PPI's negligence claim arises out of the failure of Penncap-M to meet its business needs. We have concluded that PPI may not recover its economic losses under a negligence theory; therefore, summary judgment on Count I was proper. However, as we stated under Issue I, the court erred in granting summary judgment on PPI's express warranty claim.

Reversed in part and affirmed in part.

RATLIFF, C.J., and NEAL, J., concur.

NOTES

[1] Express warranties by the seller are created as follows:

(a) any affirmation of fact or promise made by the seller to the buyer which relates to the goods and becomes part of the basis of the bargain creates an express warranty that the goods shall conform to the affirmation or promise.

(b) any description of the goods which is made part of the basis of the bargain creates an express warranty that the goods shall conform to the description.

(c) any sample or model which is made part of the basis of the bargain creates an express warranty that the whole of the goods shall conform to the sample or model.

(2) It is not necessary to the creation of an express warranty that the seller use formal words such as "warrant" or "guarantee" or that he have a specific intention to make a warranty, but an affirmation merely of the value of the goods or a statement purporting to be merely the seller's opinion or commendation of the goods does not create a warranty. IC XX-X-X-XXX.

[2] In Randy Knitwear, the plaintiff was not the ultimate purchaser of the Cyana-treated fabrics; it made the fabric into clothing for consumers to purchase and wear. In the instant case, PPI was the ultimate consumer of Penncap-M; however, we do not believe this variance undermines the force of the holding in Randy Knitwear.
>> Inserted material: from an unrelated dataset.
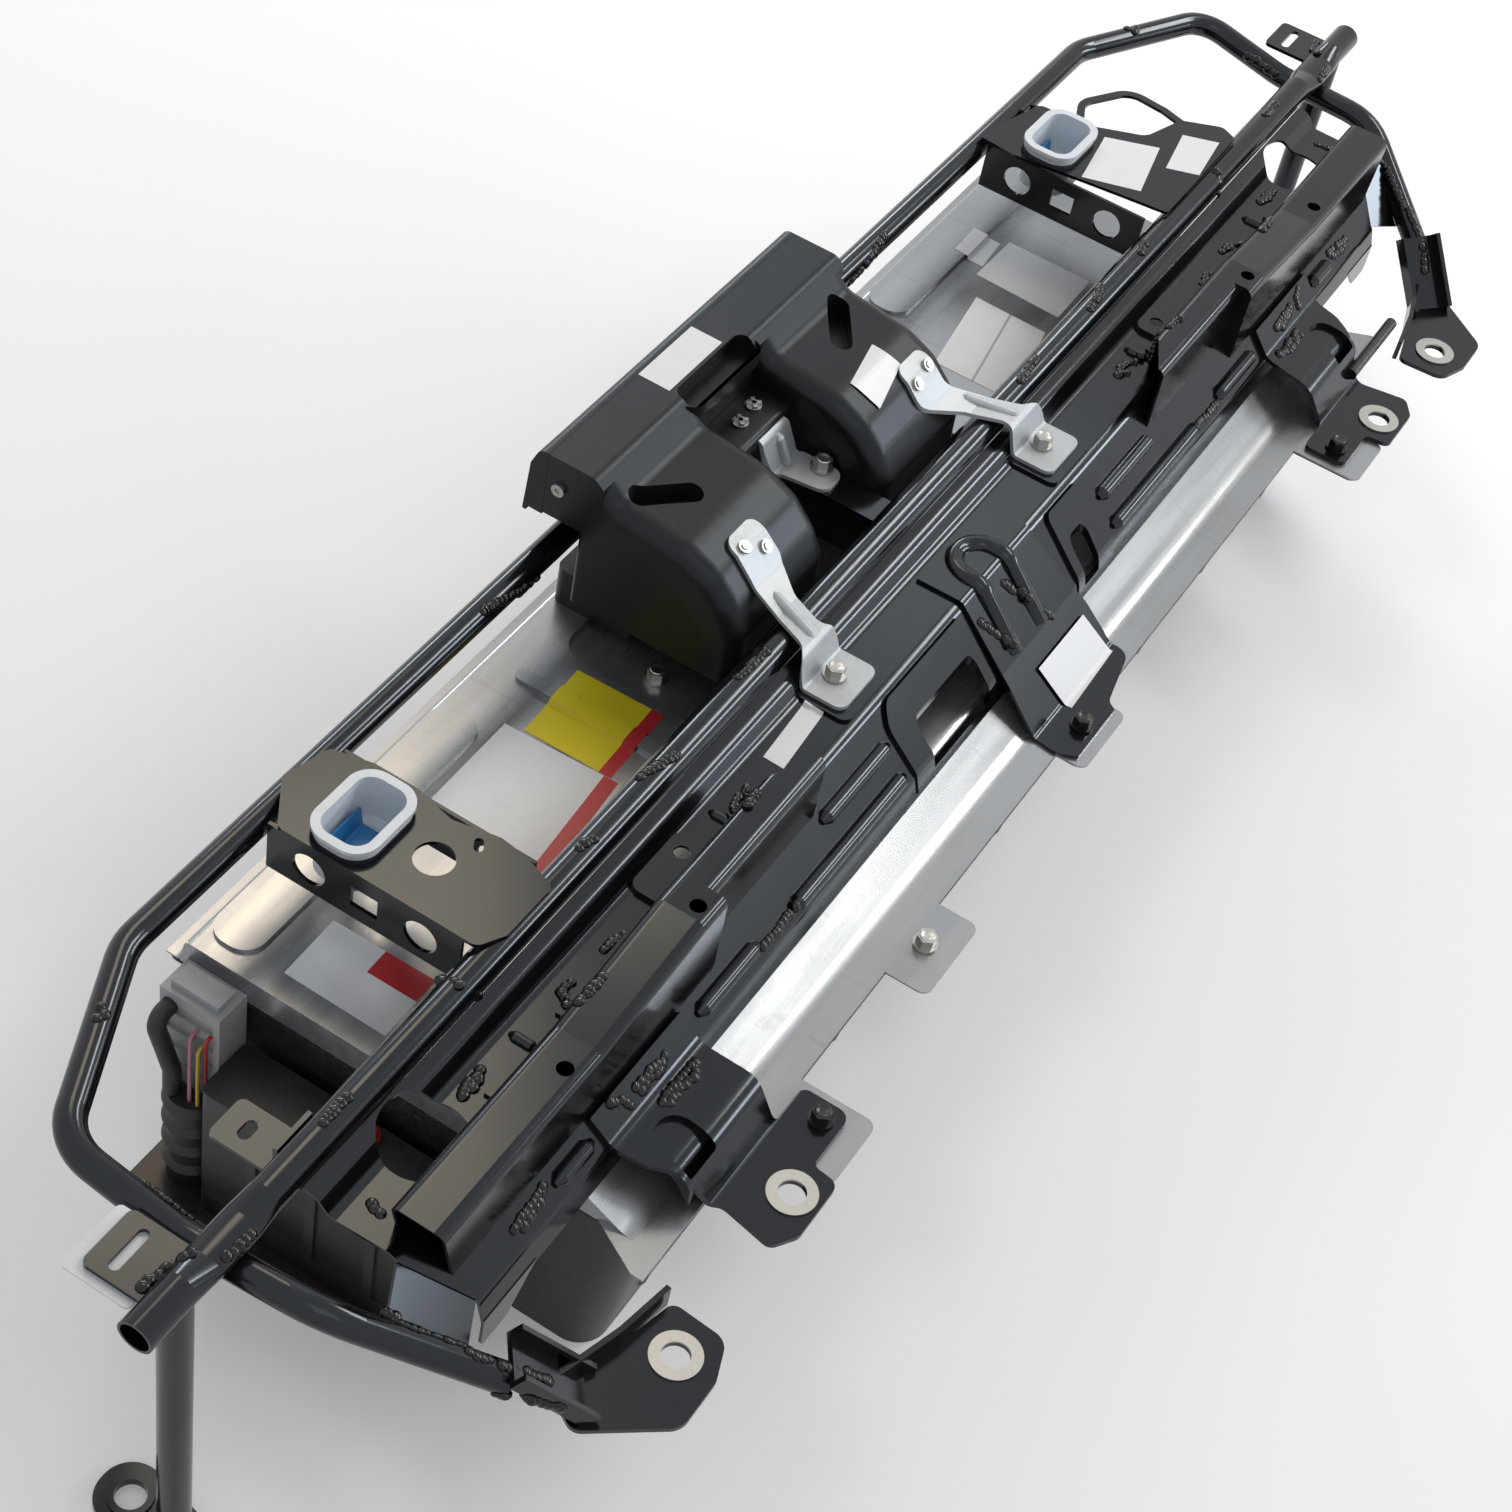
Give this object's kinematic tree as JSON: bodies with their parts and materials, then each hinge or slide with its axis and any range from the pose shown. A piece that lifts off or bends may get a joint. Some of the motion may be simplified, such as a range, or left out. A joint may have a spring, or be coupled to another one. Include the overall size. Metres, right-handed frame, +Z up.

[3] Berg v. General Motors Corp. (1976), 87 Wash.2d 584, 555 P.2d 818; Omni Flying Club v. Cessna Aircraft Co. (1974), 366 Mass. 154, 315 N.E.2d 885; State ex rel Western Seed Production Corp. v. Campbell (1968), 250 Or. 262, 442 P.2d 215; Spence v. Three Rivers Builders & Masonry Supply (1958), 353 Mich. 120, 90 N.W.2d 873. These courts allowed recovery for economic loss on a negligence theory. The Western Seed court found no serious conflict with the sales provisions of the UCC, reasoning that fault is an element of negligence, and under the UCC recovery may be had without any fault of the seller. Id., 442 P.2d at 218. Both Western Seed and Berg, supra, found that a manufacturer owed a duty not to introduce faulty products into the stream of commerce which would impair a purchaser's commercial enterprise. In our view, imposing such a duty of care on a manufacturer would result in higher prices to the consuming public so that a manufacturer could insure against the possibility that some of its products will not meet the business needs of his customers. E.g. Moorman, supra, 61 Ill.Dec. at 751, 435 N.E.2d at 448.

[4] I.C. 15-3-3.5-2(19) states that the term "misbranded" shall apply: "(a) to any pesticide or device if its labeling bears any statement, design, or graphic representation relative thereto or to its ingredients which is false or misleading in any particular."